ここで「やったー」となるか「えー」となるかでまた温度差が生じます。

ぼくは「終わらない」ことに幸せを感じました。それってキュゥべえ目線なんです。
少女を都合のいい客体に変えてしまい、いつまでも少女な彼女らを眺めている。
何もかも終わって葬ったほうが幸せかもしれないのに。でもニヤリ……という気持ち。

やっぱり、『まどか』が好きだった人には見て欲しいんです。
自分が好きなキャラ、あの世界が好きだった人は、娘を見に行く気持ちでいってほしい。
ああ、重曹でソウルジェムの穢れが落ちたらどんなによかったことか!
いずれにしてもこれだけは言いたい。

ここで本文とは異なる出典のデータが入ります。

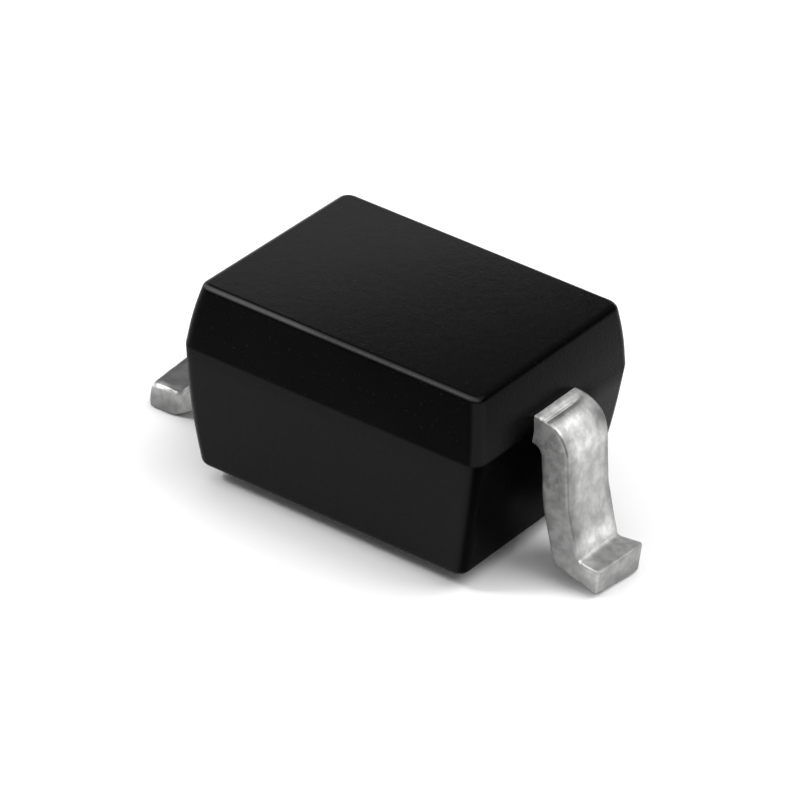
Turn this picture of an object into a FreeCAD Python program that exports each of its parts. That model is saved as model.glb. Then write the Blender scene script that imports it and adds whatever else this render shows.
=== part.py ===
import FreeCAD, Part

import math
import os

# Moulded zener diode with two gull-wing leads, in millimetres and degrees.
# The origin lies on the seating plane, midway between the leads. +X runs from the cathode
# lead to the anode lead, and +Z points away from the board.

# Moulded body
body_length = 1.70
body_width = 1.29
lower_height = 0.67
upper_height = 0.33
lower_draft = 7.0
upper_draft = 8.6
body_corner_radius = 0.07
top_edge_radius = 0.045
bottom_edge_radius = 0.035
body_standoff = 0.09
ejector_mark_diameter = 0.46
ejector_mark_depth = 0.02

# Gull wing outside the body, the same on both leads
overall_length = 2.60
lead_width = 0.35
lead_thickness = 0.15
lead_edge_radius = 0.015
edge_rounding_depth = 0.045
shoulder_share = 0.39
shoulder_radius = 0.03
upper_lean = 6.5
lower_lean = 16.5
knee_height = 0.42
knee_radius = 0.50
crease_height = 0.15
crease_radius = 0.02
heel_radius = 0.05
foot_top_rise = 6.0
foot_tilt = 13.5
toe_cut = 4.0

# Cathode lead inside the body
cathode_neck_length = 0.14
pad_downset = 0.20
ramp_angle = 50.0
ramp_radius = 0.04
pad_length = 0.66
pad_width = 0.62
pad_corner_radius = 0.05

# Anode lead inside the body
lead_gap = 0.22
post_length = 0.22
post_width = 0.54
post_corner_radius = 0.04

# Chip and its connections
die_size = 0.30
die_height = 0.12
die_offset = 0.04
attach_thickness = 0.015
attach_margin = 0.012
contact_size = 0.20
contact_thickness = 0.006
wire_diameter = 0.03
ball_diameter = 0.08
ball_height = 0.02
ball_neck_height = 0.015
loop_rise = 0.08
loop_radius = 0.05
stitch_margin = 0.045
stitch_length = 0.09
stitch_width = 0.06
stitch_corner_radius = 0.025
stitch_thickness = 0.012
stitch_slope = 20.0

# Places closer together than this count as one
tolerance = 0.00001

half_length = body_length / 2
body_height = lower_height + upper_height
total_height = body_standoff + body_height
exit_top = body_standoff + lower_height + lead_thickness / 2
pad_top = exit_top - pad_downset
lead_reach = (overall_length - body_length) / 2

os.makedirs("parts", exist_ok=True)


def meet(first, second):
    """Point where two runs cross. A run is a point on a line and the line's angle."""
    x1, z1, a1 = first
    x2, z2, a2 = second
    dx1, dz1 = math.cos(math.radians(a1)), math.sin(math.radians(a1))
    dx2, dz2 = math.cos(math.radians(a2)), math.sin(math.radians(a2))
    along = ((x2 - x1) * dz2 - (z2 - z1) * dx2) / (dx1 * dz2 - dz1 * dx2)
    return x1 + along * dx1, z1 + along * dz1


def shifted(run, distance):
    """The same run, moved sideways to the right of the way it points."""
    x, z, a = run
    return x + distance * math.sin(math.radians(a)), z - distance * math.cos(math.radians(a)), a


def rounded_wire(corners, closed=True):
    """Wire in the XZ plane through corners (x, z, radius), each rounded to its radius."""
    points = [FreeCAD.Vector(x, 0, z) for x, z, radius in corners]
    count = len(points)
    stretches = []
    for i, (x, z, radius) in enumerate(corners):
        here = points[i]
        end_of_open_wire = not closed and i in (0, count - 1)
        if radius == 0 or end_of_open_wire:
            stretches.append((here, here, here))
            continue
        back = (points[i - 1] - here).normalize()
        ahead = (points[(i + 1) % count] - here).normalize()
        half_angle = back.getAngle(ahead) / 2
        reach = radius / math.tan(half_angle)
        middle = (back + ahead).normalize() * (radius / math.sin(half_angle) - radius)
        stretches.append((here + back * reach, here + middle, here + ahead * reach))
    edges = []
    for i, (start, middle, end) in enumerate(stretches):
        if start != end:
            edges.append(Part.Arc(start, middle, end).toShape())
        if closed or i < count - 1:
            edges.append(Part.makeLine(end, stretches[(i + 1) % count][0]))
    return Part.Wire(edges)


def block(x_range, width, z_range):
    """Box between two values of x and two of z, centred across its width."""
    corner = FreeCAD.Vector(x_range[0], -width / 2, z_range[0])
    return Part.makeBox(x_range[1] - x_range[0], width, z_range[1] - z_range[0], corner)


def rounded_plate(x_range, width, corner_radius, z_range):
    """Like a block, with its four upright edges rounded."""
    plate = block(x_range, width, z_range)
    upright = [e for e in plate.Edges if e.BoundBox.ZLength > tolerance]
    return plate.makeFillet(corner_radius, upright)


def drafted_block(draft):
    """Block as tall as the body and as large as it at the parting line, with rounded corners.

    A positive draft widens it upwards, and a negative one narrows it upwards.
    """
    slope = math.tan(math.radians(draft))
    x_low = half_length - lower_height * slope
    x_high = half_length + upper_height * slope
    y_low = body_width / 2 - lower_height * slope
    y_high = body_width / 2 + upper_height * slope
    wedge = Part.makeWedge(
        -x_low, 0, -y_low, -y_high, -x_high, x_low, body_height, y_low, y_high, x_high
    )
    wedge.rotate(FreeCAD.Vector(0, 0, 0), FreeCAD.Vector(1, 0, 0), 90)
    wedge.translate(FreeCAD.Vector(0, 0, body_standoff))
    upright = [e for e in wedge.Edges if e.BoundBox.ZLength > body_height / 2]
    return wedge.makeFillet(body_corner_radius, upright)


def rim(body, height):
    """Edges round the body's flat face at one height."""
    level = [e for e in body.Edges if e.BoundBox.ZLength < tolerance]
    return [e for e in level if abs(e.BoundBox.ZMin - height) < tolerance]


def ejector_mark():
    """Shallow round dimple that the mould's ejector pin leaves in the underside."""
    centre = FreeCAD.Vector(0, 0, body_standoff)
    return Part.makeCylinder(ejector_mark_diameter / 2, ejector_mark_depth, centre)


def gull_wing_runs():
    """Runs of the lead's upper face, from the body's end to the foot, on the +X side."""
    leaving = (half_length, exit_top, 0)
    upper_riser = (half_length + shoulder_share * lead_reach, exit_top, upper_lean - 90)
    knee = meet(upper_riser, (0, knee_height, 0))
    lower_riser = (knee[0], knee[1], lower_lean - 90)
    crease = meet(lower_riser, (0, crease_height, 0))
    foot_top = (crease[0], crease[1], foot_top_rise)
    return [leaving, upper_riser, lower_riser, foot_top]


def toe_corners(foot_top):
    """Upper and lower corner of the toe, with its rounded lower edge just on the seating plane."""
    upper = meet(foot_top, (overall_length / 2, 0, 90))
    face = (upper[0], upper[1], 90 - toe_cut)
    corner_angle = 90 - toe_cut + foot_tilt
    half_angle = math.radians(180 - corner_angle) / 2
    bisector = math.radians(90 - toe_cut) + half_angle
    sunk = lead_edge_radius * (math.sin(bisector) / math.sin(half_angle) - 1)
    lower = meet(face, (0, -sunk, 0))
    return upper, lower


def lead_profile(inner_runs, inner_radii, inner_end):
    """Side outline of a lead on the +X side. inner_runs lead up to the body's end."""
    outer_runs = gull_wing_runs()
    top_runs = inner_runs + outer_runs
    toe_upper, toe_lower = toe_corners(outer_runs[-1])
    foot_bottom = (toe_lower[0], toe_lower[1], -foot_tilt)
    under_runs = [shifted(run, lead_thickness) for run in top_runs[:-1]] + [foot_bottom]
    radii = inner_radii + [
        (shoulder_radius + lead_thickness, shoulder_radius),
        (knee_radius, knee_radius + lead_thickness),
        (crease_radius, heel_radius),
    ]
    end_face = (inner_end, 0, 90)
    outline = [(*meet(end_face, top_runs[0]), 0)]
    for i, (top_radius, under_radius) in enumerate(radii):
        outline.append((*meet(top_runs[i], top_runs[i + 1]), top_radius))
    outline += [(*toe_upper, 0), (*toe_lower, 0)]
    for i, (top_radius, under_radius) in reversed(list(enumerate(radii))):
        outline.append((*meet(under_runs[i], under_runs[i + 1]), under_radius))
    outline.append((*meet(end_face, under_runs[0]), 0))
    return rounded_wire(outline)


def stamped_blank(head_range, head_width, corner_radius):
    """Outline of the flat blank as a tall block: a strip to the toe, wider at its inner end."""
    heights = (-body_standoff, total_height)
    strip = block((head_range[0], overall_length), lead_width, heights)
    head = rounded_plate(head_range, head_width, corner_radius, heights)
    return strip.fuse(head).removeSplitter()


def is_rounded(edge, start):
    """Whether an edge runs along a side of the strip past the start, or across the toe."""
    box = edge.BoundBox
    along_side = box.YLength < tolerance and abs(abs(box.YMin) - lead_width / 2) < tolerance
    across_toe = box.YLength > tolerance and box.XMin > overall_length / 2 - lead_thickness / 2
    return box.XMax > start + tolerance and (along_side or across_toe)


def bent_lead(profile, blank, widest):
    """The side outline, as wide as the blank allows, with rounded edges outside the body."""
    plate = Part.Face(profile).extrude(FreeCAD.Vector(0, widest, 0))
    plate.translate(FreeCAD.Vector(0, -widest / 2, 0))
    lead = plate.common(blank).removeSplitter()
    start = half_length - edge_rounding_depth
    outside = block((start, overall_length), widest, (-body_standoff, total_height))
    outer = lead.common(outside)
    edges = [e for e in outer.Edges if is_rounded(e, start)]
    return lead.cut(outside).fuse(outer.makeFillet(lead_edge_radius, edges)).removeSplitter()


def pad_range():
    """Where the chip's pad begins and ends, measured from the middle towards its own lead."""
    ramp_length = pad_downset / math.tan(math.radians(ramp_angle))
    pad_end = half_length - cathode_neck_length - ramp_length
    return pad_end - pad_length, pad_end


def cathode_lead():
    """Lead with a lowered pad for the chip, made on the +X side and mirrored to -X."""
    pad_start, pad_end = pad_range()
    pad = (pad_end, pad_top, 0)
    ramp = (pad_end, pad_top, ramp_angle)
    outer_radius = ramp_radius + lead_thickness
    radii = [(ramp_radius, outer_radius), (outer_radius, ramp_radius)]
    profile = lead_profile([pad, ramp], radii, pad_start)
    blank = stamped_blank((pad_start, pad_end), pad_width, pad_corner_radius)
    lead = bent_lead(profile, blank, pad_width)
    return lead.mirror(FreeCAD.Vector(0, 0, 0), FreeCAD.Vector(1, 0, 0))


def post_start():
    """Inner end of the anode lead."""
    pad_start, pad_end = pad_range()
    return -pad_start + lead_gap


def anode_lead():
    """Lead with a flat post for the bond wire, level with where it leaves the body."""
    start = post_start()
    profile = lead_profile([], [], start)
    blank = stamped_blank((start, start + post_length), post_width, post_corner_radius)
    return bent_lead(profile, blank, post_width)


def die_centre():
    """Where along X the chip sits, a little nearer the anode lead than the pad's middle."""
    pad_start, pad_end = pad_range()
    return -(pad_start + pad_end) / 2 + die_offset


def slab(size, bottom, thickness):
    """Square slab centred over the chip."""
    x = die_centre()
    return block((x - size / 2, x + size / 2), size, (bottom, bottom + thickness))


def ball_bond(x, bottom):
    """Squashed end of the wire with the cone that leads into it."""
    ball = Part.makeCylinder(ball_diameter / 2, ball_height, FreeCAD.Vector(x, 0, bottom))
    neck_foot = FreeCAD.Vector(x, 0, bottom + ball_height)
    return ball.fuse(Part.makeCone(ball_diameter / 2, wire_diameter / 2, ball_neck_height, neck_foot))


def wire_loop(start, end):
    """Round wire that rises from the ball bond and slopes down to the post."""
    loop_top = exit_top + loop_rise
    bend = meet((*end, -stitch_slope), (start[0], loop_top, 0))
    corners = [(*start, 0), (start[0], loop_top, loop_radius), (*bend, loop_radius), (*end, 0)]
    path = rounded_wire(corners, closed=False)
    centre = FreeCAD.Vector(start[0], 0, start[1])
    section = Part.makeCircle(wire_diameter / 2, centre, FreeCAD.Vector(0, 0, 1))
    return path.makePipeShell([Part.Wire([section])], True, True)


def bond_wire(contact_top, lead):
    """Ball bond on the contact, loop, and stitch bond flattened on the anode lead's post."""
    x = die_centre()
    stitch_start = post_start() + stitch_margin
    stitch_end = stitch_start + stitch_length
    stitch_heights = (exit_top, exit_top + stitch_thickness)
    stitch = rounded_plate(
        (stitch_start, stitch_end), stitch_width, stitch_corner_radius, stitch_heights
    )
    loop = wire_loop((x, contact_top + ball_height), ((stitch_start + stitch_end) / 2, exit_top))
    return ball_bond(x, contact_top).fuse([loop, stitch]).cut(lead).removeSplitter()


def molded_body(embedded):
    """Both drafted halves as one solid, moulded tightly round everything that it holds."""
    body = drafted_block(lower_draft).common(drafted_block(-upper_draft))
    body = body.makeFillet(bottom_edge_radius, rim(body, body_standoff))
    body = body.makeFillet(top_edge_radius, rim(body, total_height))
    return body.cut([ejector_mark()] + embedded)


cathode = cathode_lead()
anode = anode_lead()
die_bottom = pad_top + attach_thickness
contact_bottom = die_bottom + die_height
pieces = {
    "cathode_lead": cathode,
    "anode_lead": anode,
    "die_attach": slab(die_size + 2 * attach_margin, pad_top, attach_thickness),
    "silicon_die": slab(die_size, die_bottom, die_height),
    "anode_contact": slab(contact_size, contact_bottom, contact_thickness),
    "bond_wire": bond_wire(contact_bottom + contact_thickness, anode),
}
pieces["molded_body"] = molded_body(list(pieces.values()))

for name, shape in pieces.items():
    print(name, shape.isValid(), len(shape.Solids), round(shape.Volume, 6))
    shape.exportStep(f"parts/{name}.step")
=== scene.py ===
import math

import bmesh
import bpy
from mathutils import Matrix, Vector, noise


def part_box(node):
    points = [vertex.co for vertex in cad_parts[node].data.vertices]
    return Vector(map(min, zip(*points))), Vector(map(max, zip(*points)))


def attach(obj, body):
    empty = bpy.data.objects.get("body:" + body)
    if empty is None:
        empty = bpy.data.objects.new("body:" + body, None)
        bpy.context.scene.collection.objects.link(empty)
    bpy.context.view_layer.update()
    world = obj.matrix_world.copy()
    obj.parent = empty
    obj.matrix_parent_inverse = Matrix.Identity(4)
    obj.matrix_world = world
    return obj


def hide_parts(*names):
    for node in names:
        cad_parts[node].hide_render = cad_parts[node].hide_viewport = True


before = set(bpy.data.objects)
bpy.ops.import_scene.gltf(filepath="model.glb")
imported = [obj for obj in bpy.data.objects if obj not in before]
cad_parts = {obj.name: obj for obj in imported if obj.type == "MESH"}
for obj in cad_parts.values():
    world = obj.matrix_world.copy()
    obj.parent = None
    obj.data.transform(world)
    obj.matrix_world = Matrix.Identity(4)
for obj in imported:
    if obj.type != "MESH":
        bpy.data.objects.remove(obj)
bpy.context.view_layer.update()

# Shapes are modelled in millimetres and scaled to metres once each mesh is finished. Angles are in degrees.
mm = 0.001

# Moulded body
body_low, body_high = (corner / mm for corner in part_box("molded_body"))
body_length = body_high.x - body_low.x
body_width = body_high.y - body_low.y
lower_height = 0.67
parting_height = body_low.z + lower_height
lower_draft = 7.0
upper_draft = 8.6
body_corner_radius = 0.07
top_edge_radius = 0.032
bottom_edge_radius = 0.035
parting_edge_radius = 0.02
lower_half_swell = 0.010
upper_half_swell = 0.006
ejector_mark_radius = 0.23
ejector_mark_depth = 0.02
ejector_mark_lip = 0.005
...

さやか好きは何が何でも見ろ。

余談ですが、『パンティ&ストッキング』や『迷い猫オーバーラン!』、ひいては『トムとジェリー』みたいに、監督や脚本や作画監督がバラバラな『まどか☆マギカ』を見てみたい。この話の続きをやるより遥かに見たい。色んな角度から『まどか』が見たい。
ほんとどうするんでしょうねこの後。それをまたみんなで語り合うのが、楽しかったりするんだなー。